I think it’s actually a good thing for haters to spew their hate, because it’s better to have it out in the open. As a general thing, cockroaches abhor sunlight. Sometimes we act as if hate speech will win out over our counter-speech. I don’t think it will. If you think you’re right, you need to be confident enough to rise to the challenge. I think that Charlottesville has damaged the alt-right and damaged Trump by making clear exactly who these people who support him are.
I am pretty sure we are on the winning side of history, and we should act like we believe it. We should want to expose, not suppress, hate speech.
About Pratchet:
I am suprised nobody mentioned Small Gods yet, a standalone and one of my favorites of early Pratchet.
God Omens has nothing to do with Discworld (exept that Death is very similar to the Death in Discworld)
@mildlymagnificent
1) Many antifa are not white
2) White antifa are, as you note, in the best position to beat down fascists, because they have less risk of dying in police custody afterwards
3)It’s white people’s mess, it’s our job to clean it up.
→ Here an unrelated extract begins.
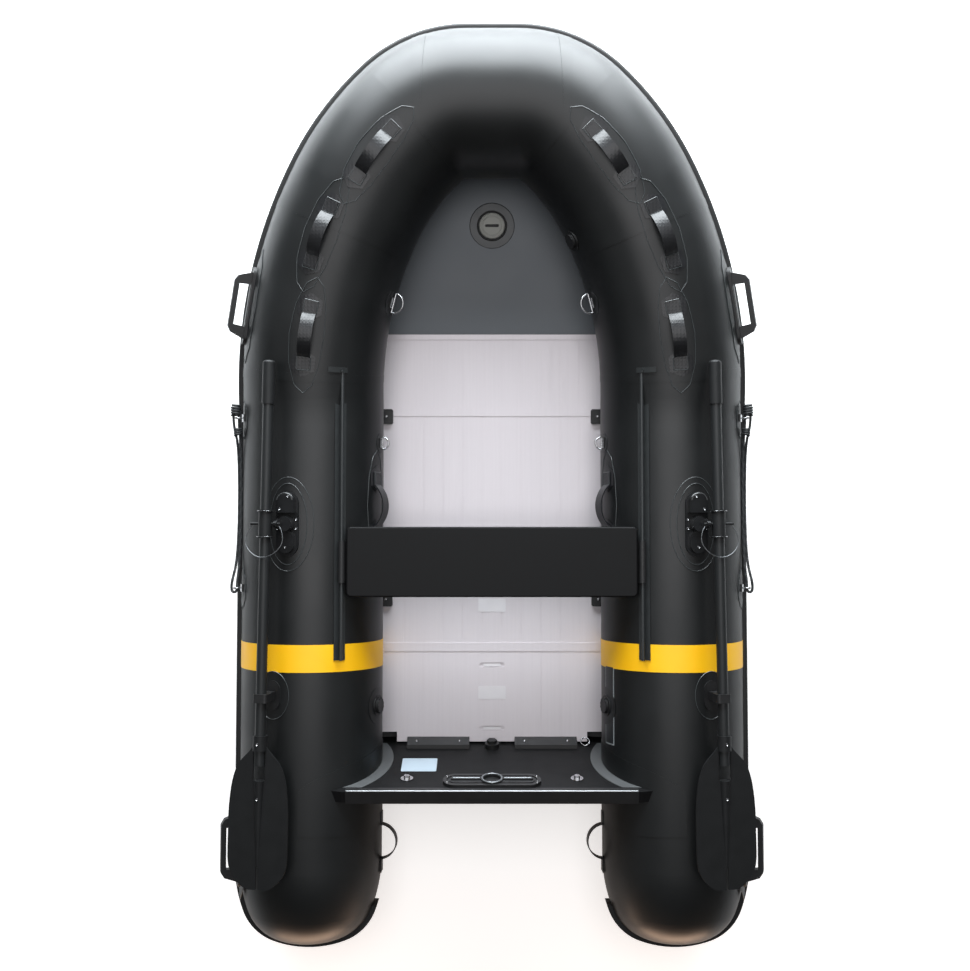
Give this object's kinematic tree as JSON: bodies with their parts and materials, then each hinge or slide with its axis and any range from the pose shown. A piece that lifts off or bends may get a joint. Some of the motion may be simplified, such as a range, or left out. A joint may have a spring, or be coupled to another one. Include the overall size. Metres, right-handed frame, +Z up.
{
  "type": "inflatable boat",
  "caption": "Open inflatable dinghy with raised bow tube, domed stern cones, aluminium board floor, raked transom, sliding seat and a pair of oars in swivel oarlocks.",
  "frame": {"origin": "centre of the footprint on the floor the boat rests on", "axes": "+Y towards the bow, +X to starboard, +Z up"},
  "size_m": [1.592, 2.7013, 0.5835],
  "materials": {
    "black_board": "black painted board",
    "black_moulding": "moulded",
    "bottom_fabric": "coated PVC",
    "floor_aluminium": "satin anodised",
    "grey_panel": "satin",
    "oar_plastic": "moulded",
    "rail_plastic": "extruded",
    "rope": "braided",
    "shaft_aluminium": "black anodised",
    "stainless_steel": "polished",
    "strake_rubber": "matt",
    "tube_fabric": "semi-gloss coated PVC",
    "valve_plastic": "moulded grey",
    "webbing": "woven"
  },
  "bodies": {
    "hull": {"aft_floorboard": "floor_aluminium", "air_keel": "bottom_fabric", "air_valves": "black_moulding", "bow_chamber": "tube_fabric", "bow_floor_panel": "grey_panel", "bow_rub_strake": "strake_rubber", "bow_tow_rings": "stainless_steel", "cockpit_d_rings": "stainless_steel", "drain_valve": "black_moulding", "floor_joiners": "floor_aluminium", "floor_retainers": "black_moulding", "floor_stringers": "floor_aluminium", "forward_floorboard": "floor_aluminium", "hull_bottom": "bottom_fabric", "inner_motor_plate": "black_moulding", "inner_strap_handles": "webbing", "keel_guard": "strake_rubber", "keel_valve_cap": "valve_plastic", "keel_valve_collar": "black_moulding", "oar_clips": "black_moulding", "outer_motor_plate": "black_moulding", "port_bow_strap_handles": "webbing", "port_chamber": "tube_fabric", "port_grab_rope": "rope", "port_lift_handles": "black_moulding", "port_oarlock_base": "black_moulding", "port_rub_strake": "strake_rubber", "port_stern_cone": "tube_fabric", "rope_eyes": "stainless_steel", "seat_rails": "rail_plastic", "second_floorboard": "floor_aluminium", "starboard_bow_strap_handles": "webbing", "starboard_chamber": "tube_fabric", "starboard_grab_rope": "rope", "starboard_lift_handles": "black_moulding", "starboard_oarlock_base": "black_moulding", "starboard_rub_strake": "strake_rubber", "starboard_stern_cone": "tube_fabric", "stern_straps": "webbing", "stringer_clips": "black_moulding", "third_floorboard": "floor_aluminium", "tow_eyes": "stainless_steel", "transom_board": "black_board", "transom_cap": "black_moulding", "transom_gussets": "bottom_fabric"},
    "seat": {"seat_board": "black_board", "seat_hooks": "black_moulding"},
    "port_oar": {"port_oar_blade": "oar_plastic", "port_oar_collar": "oar_plastic", "port_oar_grip": "oar_plastic", "port_oar_keeper": "stainless_steel", "port_oar_shaft": "shaft_aluminium", "port_oarlock_swivel": "oar_plastic"},
    "starboard_oar": {"starboard_oar_blade": "oar_plastic", "starboard_oar_collar": "oar_plastic", "starboard_oar_grip": "oar_plastic", "starboard_oar_keeper": "stainless_steel", "starboard_oar_shaft": "shaft_aluminium", "starboard_oarlock_swivel": "oar_plastic"}
  },
  "joints": [
    {"name": "seat_slide", "type": "slide", "parent": "hull", "child": "seat", "axis": [0, 1, 0], "range_m": [-0.19, 0.39]},
    {"name": "port_oar_swing", "type": "hinge", "parent": "hull", "child": "port_oar", "pos_m": [-0.58187, -0.106, 0.41578], "axis": [0.1994, 0, -0.9799], "range_deg": [0, 110]},
    {"name": "starboard_oar_swing", "type": "hinge", "parent": "hull", "child": "starboard_oar", "pos_m": [0.58187, -0.106, 0.41578], "axis": [0.1994, 0, 0.9799], "range_deg": [0, 110]}
  ]
}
White people need to stand up and put down these fuckers, because all of their bullshit is enabled by our ambivalence, silence, and failure to break fascist skulls before they started killing people (again; keep in mind that murderous white supremacist mobs have been a constant feature of life in this country from day one, and part of the reason you didn’t hear much about them for a couple decades is because antifas have been out there whupping on them.)
@EJ
FTFY
@Ohlmann
Dr. Cornel West says anti-fascist and anarchist protesters protected clergy from being “crushed like cockroaches” by white nationalists Friday night in Charlottesville: “They saved our lives, actually… I will never forget that.”
Re: Discworld
My recommended starting points are any one of Pyramids, Small Gods, Wyrd Sisters, Mort or Guards! Guards!. Unless you are a fan of Moorcock, Howard, Lieber, and their contemporaries, I do not recommend starting with Colour of Magic
@Redsilkphoenix
*Blinks*
American history is not my strong point, but Jefferson probably did worse things than many of these Nazi-wannabees, and was as racist. That is not the example I would have chosen.
*Oogh!* You can say that, again. I give him an A for effort, though. I commend him for his outrage.
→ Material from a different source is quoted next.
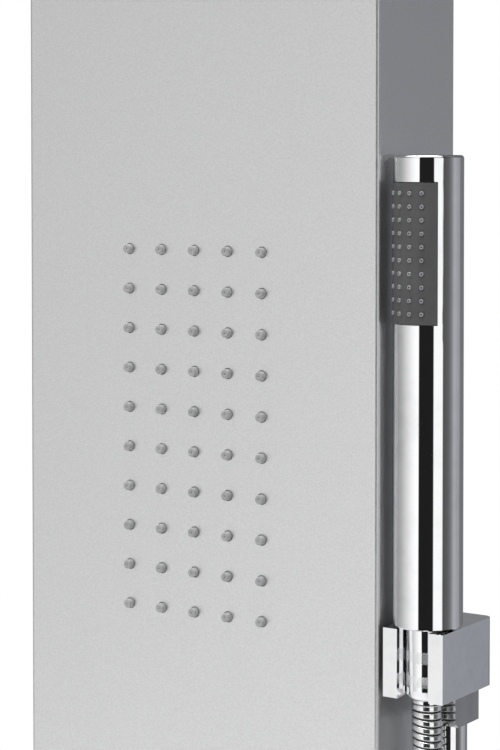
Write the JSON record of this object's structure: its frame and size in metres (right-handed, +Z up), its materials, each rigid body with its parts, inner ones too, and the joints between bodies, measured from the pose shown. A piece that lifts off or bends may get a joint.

To lighten the mood, I found this….
http://www.politicususa.com/2017/08/14/york-protesters-greet-trump-chant-hes-orange-gross-lost-popular-vote.html
….and Trump Tower is guarded by White Garbage Trucks!
This is going around from one of the Charlottesville antifa:
@Dali
Pyramids was my first Pratchett book way back, I had to grequently pause to catch my breath I was laughing so much!
In regards to Hate Speech laws. I’d say we should compromise and ban only hate speech that explicitly incites violence and murder.
Otherwise; Allow the hate speech (so the world can see what’s out there) but have a strong counter-voice against it!
Have the whole culture such that “Bigot” will equal “Complete outcast to be SHAMED”….even more so than now.
In order to succeed, we need to be united and if there’s a big disagreement over opposing methods, it’s best to meet in the middle in those situations….Instead of “Ban hate speech” or “Allow ALL hate speech”, go with “Ban only VIOLENCE/HATE CRIME-PROMOTING hate speech and provide counterpoints”.
https://www.washingtonpost.com/news/post-politics/wp/2017/08/15/after-charlottesville-trump-retweets-then-deletes-image-of-train-running-over-cnn-reporter/?utm_term=.ed9e2e737a46
I can’t believe this asshole.
@ spukikitty
The problem there is that you can still incite harm implicitly.
http://www.historygallery.com/books/1777%20English%20Kings/CIMG0503.JPG
This is something I have to consider a lot when I do legal stuff for our animal rights things. There’s often a spectrum…
highlighting an issue > legitimate pressure > stochastic terrorism
Where words (or other statements, including visuals) fit on that can often be ambiguous. Part of my role is ensuring we can justifiably say we only meant things in a particular way.
But if there’s one tactic the alt-right and adjacent groups are fond of, it’s plausible deniability so they can and will abuse that ambiguity.
I’m not certain that “plausible” deniability is the right word. That implies that it has to be, well, plausible.
Watching alt-Righters try to be covert is at once pathetic and hilarious. They take it so seriously, and are so proud of themselves for their attempts.
EJ:
Thanks for sharing that, @Dalillama. I grinned when I got a mental image of a herd of dumpy fascists in airsoft gear running scared from a group of Antifa a quarter their size. I’m also really glad for the narrative that sums up the whole event, including the attack itself. I’m fairly doused in anti-Antifa bullshit where I live, so it’s good to get some perspective. Fists and flags against armour, clubs, shields and spray. Pretty obvious to see who the actual bullies are.
As for @Alan and @Spukikitty’s arguments – yeah, having legitimate hate speech laws won’t stop the Alt-Right from doing what they’re doing. Heck, even the name Alt-Right is an evasive word for who they really are. Up here in Canada we’ve got fairly robust hate speech laws, and we’ve still got militias organizing under our noses to fight “sharia law”. F’n Three Percenters.
Short form of that is: Hate speech laws don’t restrict a lot unless you also have gun restriction laws.